A FPGA based hardware implementation of the Santos-Victor optical flow algorithm, useful in robot guidance applications, is described in this paper. The system used to do this task contains an ALTERA FPGA (20K100), an interface with a digital camera, three VRAM memories to contain the data input and some output memories (a VRAM and a EDO) to contain the results. The system have been used previously to develop and test other vision algorithms, such as image compression, optical flow calculation with differential and correlation methods. The designed system let connect the digital camera, or the FPGA output (results of algorithms) to a PC, throw its Firewire or USB port. The problems take place in this occasion have motivated to adopt another hardware structure for certain vision algorithms with special requirements, that need a very hard code intensive processing.
INTRODUCTION
The first part of this document describes the previous work developed about real time hardware implementations of visual image processing algorithms, which are used as components of a visual processing system, fixed in a global active vision system. In the second part, the cited algorithm hardware implementation attempt, which lets to extract very important conclusions to develop and test new applications or to improve previous ones, is also described. First of all, the environment where this application has to work is described, with the vision system structure and the framegrabber used. In the following section, some instances of vision algorithms previously developed are explained, as well as their characteristics, properties, advantages, troubles and possible applications. The next parts contains the experimental description of the hardware vision system and the FPGA algorithm implementation, that finally can not be mapped on the available system. Finally, in section 5 the results and conclusions are presented.
Vision system
The active vision system can be divided in the following blocks ( -Digital camera: it contains the digital element (commercial model) that provides monochrome images of 480 x 500 pixels.
-Frame grabber: This block store the image information in some dual port memories.
-Log-Polar: it carries out the log-polar transformation on the captured images.
-Optical flow: It calculates the optical flow from a sequence of images (with a minimum of two consecutive images).
-Actions calculus: It processes the received data and decides where to focus the camera.
-Control camera: It carries out the necessary motions to focus the camera in a concrete point.
PREVIOUS WORK
In [1] , [2] , [3] some implementations of these blocks are described. The structure of all of them is the same (Fig. 2) , where an easy interconnection and real time operation are provided. A little hardware block can do its work quickly than a larger one and many of these blocks can operate in a parallel mode if the intermediate results are accessible. The input and output memories, that can be accessed at the same time from the source and the target systems, are the more important parts of this hardware structure. The other element is always a FPGA (or several), that holds the vision algorithm and the memories addressing task.

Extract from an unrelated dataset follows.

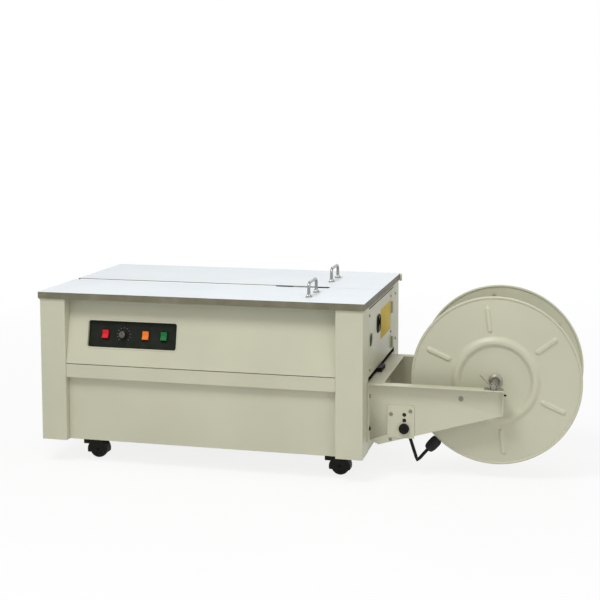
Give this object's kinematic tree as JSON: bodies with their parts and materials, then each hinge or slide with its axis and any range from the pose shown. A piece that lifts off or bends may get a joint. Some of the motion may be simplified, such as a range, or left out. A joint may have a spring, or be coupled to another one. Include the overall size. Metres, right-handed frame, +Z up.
{
  "type": "semi-automatic strapping machine",
  "caption": "Low-table semi-automatic strapping machine on casters, with lifting table leaves, a strap reel on a side bracket and a control panel.",
  "frame": {"origin": "on the floor under the middle of the whole machine, reel included", "axes": "+X towards the strap reel, +Y away from the operator, +Z up"},
  "size_m": [1.4478, 0.57, 0.517],
  "materials": {
    "cream_paint": "satin cream enamel",
    "table_steel": "fine satin",
    "channel_steel": "satin",
    "zinc_steel": "zinc plated",
    "chrome": "polished",
    "black_plastic": "moulded, fine grain",
    "red_plastic": "smooth",
    "orange_plastic": "smooth",
    "green_plastic": "smooth",
    "black_steel": "black enamel",
    "rubber": "matt",
    "machine_grey": "grey enamel",
    "tool_steel": "ground",
    "motor_paint": "dark enamel",
    "transformer_core": "varnished"
  },
  "bodies": {
    "cabinet": {"leg_front_left": "cream_paint", "leg_front_right": "cream_paint", "leg_rear_left": "cream_paint", "leg_rear_right": "cream_paint", "base_tray": "cream_paint", "front_rail": "cream_paint", "front_upper_panel": "cream_paint", "front_lower_panel": "cream_paint", "rear_panel": "cream_paint", "left_panel": "cream_paint", "right_lower_panel": "cream_paint", "side_cover": "cream_paint", "reel_arm_front": "cream_paint", "reel_arm_rear": "cream_paint", "bracket_web": "cream_paint", "brake_plate": "cream_paint", "strap_channel": "channel_steel", "table_hinge_front": "zinc_steel", "table_hinge_rear": "zinc_steel", "strap_inlet": "black_plastic", "control_panel": "black_plastic", "reel_axle": "zinc_steel", "axle_clamp_front": "zinc_steel", "axle_clamp_rear": "zinc_steel", "head_frame": "machine_grey", "motor": "motor_paint", "drive_belt": "rubber", "feed_bracket": "machine_grey", "transformer": "transformer_core", "control_box": "machine_grey"},
    "table_leaf_front": {"table_leaf_front": "table_steel", "handle_front": "chrome"},
    "table_leaf_rear": {"table_leaf_rear": "table_steel", "handle_rear": "chrome"},
    "power_switch": {"power_switch": "red_plastic"},
    "feed_switch": {"feed_switch": "orange_plastic"},
    "reset_switch": {"reset_switch": "green_plastic"},
    "tension_knob": {"tension_knob": "black_plastic"},
    "reel": {"reel_flange_front": "cream_paint", "reel_flange_rear": "cream_paint", "reel_core": "cream_paint"},
    "brake": {"brake_lever": "black_steel", "brake_block": "rubber"},
    "press_left": {"press_left": "tool_steel"},
    "press_centre": {"press_centre": "tool_steel"},
    "press_right": {"press_right": "tool_steel"},
    "slide_plate": {"slide_plate": "tool_steel"},
    "heater_blade": {"heater_blade": "tool_steel"},
    "cam_shaft": {"cam_shaft": "tool_steel"},
    "motor_pulley": {"motor_pulley": "machine_grey"},
    "feed_roller": {"feed_roller": "rubber"},
    "pinch_roller": {"pinch_roller": "rubber"},
    "caster_1": {"caster_fork_1": "black_plastic"},
    "caster_1_wheel": {"caster_wheel_1": "rubber"},
    "caster_2": {"caster_fork_2": "black_plastic"},
    "caster_2_wheel": {"caster_wheel_2": "rubber"},
    "caster_3": {"caster_fork_3": "black_plastic"},
    "caster_3_wheel": {"caster_wheel_3": "rubber"},
    "caster_4": {"caster_fork_4": "black_plastic"},
    "caster_4_wheel": {"caster_wheel_4": "rubber"}
  },
  "joints": [
    {"name": "table_front_lift", "type": "hinge", "parent": "cabinet", "child": "table_leaf_front", "pos_m": [-0.72015, -0.16, 0.4537], "axis": [0, -1, 0], "range_deg": [0, 80]},
    {"name": "table_rear_lift", "type": "hinge", "parent": "cabinet", "child": "table_leaf_rear", "pos_m": [-0.72015, 0.1, 0.4537], "axis": [0, -1, 0], "range_deg": [0, 80]},
    {"name": "power_rock", "type": "hinge", "parent": "cabinet", "child": "power_switch", "pos_m": [-0.53815, -0.25242, 0.36096], "axis": [1, 0, 0], "range_deg": [0, 16]},
    {"name": "feed_rock", "type": "hinge", "parent": "cabinet", "child": "feed_switch", "pos_m": [-0.42315, -0.25242, 0.36096], "axis": [1, 0, 0], "range_deg": [0, 16]},
    {"name": "reset_rock", "type": "hinge", "parent": "cabinet", "child": "reset_switch", "pos_m": [-0.37115, -0.25242, 0.36096], "axis": [1, 0, 0], "range_deg": [0, 16]},
    {"name": "tension_turn", "type": "hinge", "parent": "cabinet", "child": "tension_knob", "pos_m": [-0.48615, -0.25193, 0.36086], "axis": [0, -0.9802, 0.1982], "range_deg": [-135, 135]},
    {"name": "reel_spin", "type": "hinge", "parent": "cabinet", "child": "reel", "pos_m": [0.50185, -0.045, 0.2633], "axis": [0, 1, 0], "continuous": true},
    {"name": "brake_swing", "type": "hinge", "parent": "cabinet", "child": "brake", "pos_m": [0.27085, -0.197, 0.137], "axis": [0, 1, 0], "range_deg": [0, 18], "stiffness_Nm_per_rad": 0.8, "springref_deg": -34.38},
    {"name": "press_left_rise", "type": "slide", "parent": "cabinet", "child": "press_left", "axis": [0, 0, 1], "range_m": [0, 0.005]},
    {"name": "press_centre_rise", "type": "slide", "parent": "cabinet", "child": "press_centre", "axis": [0, 0, 1], "range_m": [0, 0.005]},
    {"name": "press_right_rise", "type": "slide", "parent": "cabinet", "child": "press_right", "axis": [0, 0, 1], "range_m": [0, 0.005]},
    {"name": "slide_plate_draw", "type": "slide", "parent": "cabinet", "child": "slide_plate", "axis": [-1, 0, 0], "range_m": [0, 0.03]},
    {"name": "heater_feed", "type": "slide", "parent": "cabinet", "child": "heater_blade", "axis": [0, -1, 0], "range_m": [0, 0.024]},
    {"name": "cam_spin", "type": "hinge", "parent": "cabinet", "child": "cam_shaft", "pos_m": [-0.035, -0.038, 0.3802], "axis": [1, 0, 0], "continuous": true},
    {"name": "motor_spin", "type": "hinge", "parent": "cabinet", "child": "motor_pulley", "pos_m": [-0.14015, -0.038, 0.146], "axis": [1, 0, 0], "continuous": true},
    {"name": "feed_spin", "type": "hinge", "parent": "cabinet", "child": "feed_roller", "pos_m": [0.11485, -0.038, 0.245], "axis": [0, 1, 0], "continuous": true},
    {"name": "pinch_spin", "type": "hinge", "parent": "cabinet", "child": "pinch_roller", "pos_m": [0.11485, -0.038, 0.286], "axis": [0, 1, 0], "continuous": true},
    {"name": "caster_1_swivel", "type": "hinge", "parent": "cabinet", "child": "caster_1", "pos_m": [-0.61415, -0.195, 0.06], "axis": [0, 0, 1], "continuous": true},
    {"name": "caster_1_roll", "type": "hinge", "parent": "caster_1", "child": "caster_1_wheel", "pos_m": [-0.58815, -0.195, 0.025], "axis": [0, 1, 0], "continuous": true},
    {"name": "caster_2_swivel", "type": "hinge", "parent": "cabinet", "child": "caster_2", "pos_m": [-0.61415, 0.195, 0.06], "axis": [0, 0, 1], "continuous": true},
    {"name": "caster_2_roll", "type": "hinge", "parent": "caster_2", "child": "caster_2_wheel", "pos_m": [-0.58815, 0.195, 0.025], "axis": [0, 1, 0], "continuous": true},
    {"name": "caster_3_swivel", "type": "hinge", "parent": "cabinet", "child": "caster_3", "pos_m": [0.07385, -0.195, 0.06], "axis": [0, 0, 1], "continuous": true},
    {"name": "caster_3_roll", "type": "hinge", "parent": "caster_3", "child": "caster_3_wheel", "pos_m": [0.09985, -0.195, 0.025], "axis": [0, 1, 0], "continuous": true},
    {"name": "caster_4_swivel", "type": "hinge", "parent": "cabinet", "child": "caster_4", "pos_m": [0.07385, 0.195, 0.06], "axis": [0, 0, 1], "continuous": true},
    {"name": "caster_4_roll", "type": "hinge", "parent": "caster_4", "child": "caster_4_wheel", "pos_m": [0.09985, 0.195, 0.025], "axis": [0, 1, 0], "continuous": true}
  ],
  "couplings": [
    {"joint": "motor_spin", "follows": "cam_spin", "ratio": 1.6},
    {"joint": "pinch_spin", "follows": "feed_spin", "ratio": -1.6667}
  ]
}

Optical flow obtaining techniques & hardware implementations
Optical flow is a concept with many definitions: the apparent motion that an observer notices in an image, a twodimensional vector that indicates the motion of objects, or features, in a sequence of images, etc. The definition is lees important that the fact that it is the best option to calculate three-dimensional properties of the environment, and to obtain other useful motion information, starting from the luminance changes of the image plane points. The optical flow algorithms have many applications, where stands out the autonomous mobile robot navigation in a non well-known environment. These techniques are detailed in [4] and are generally very difficult to support real-time performance (only with strong restrictions on the environment). They can be divided on four types: Many of this algorithms are not suitable for practical applications actually, due to the hardware requirements (parallel computers, or ASIC s) of real time applications, or to the excessive duration (hours) of other approaches with high precision, on a workstation.
The two algorithms that will be described next use differential and correlation (matching) regions techniques. The first one is the hardware realization of the Horn&Schunk algorithm [5] and the second one is the hardware implementation of the Camus algorithm [6] [7] , that modifies the correlation scheme with a restriction in the image movement.

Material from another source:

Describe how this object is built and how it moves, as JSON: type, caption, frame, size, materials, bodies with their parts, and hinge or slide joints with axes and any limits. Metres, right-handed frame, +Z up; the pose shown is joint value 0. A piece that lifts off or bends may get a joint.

FPGA implementation of the Horn & Schunk Optical Flow
Algorithm. This classical differential algorithm is used in [1] to develop a real time process system. Next figure (Fig. 3) shows the structure of the system where there are two blocks of external memory (input and output memories) and a external sequencer to load the input memory as it is required. The calculus block is divided in two FPGAs (XC40203 and XC4005H) and the system structure requires at least two input memories to hold two input frames and one output memory to hold the calculated flow. All of them are dual port memories like the used in next section. This system could process 19 images (50x50 pixels)/second.
FPGA implementation of Camus correlation Optical Flow Algorithm.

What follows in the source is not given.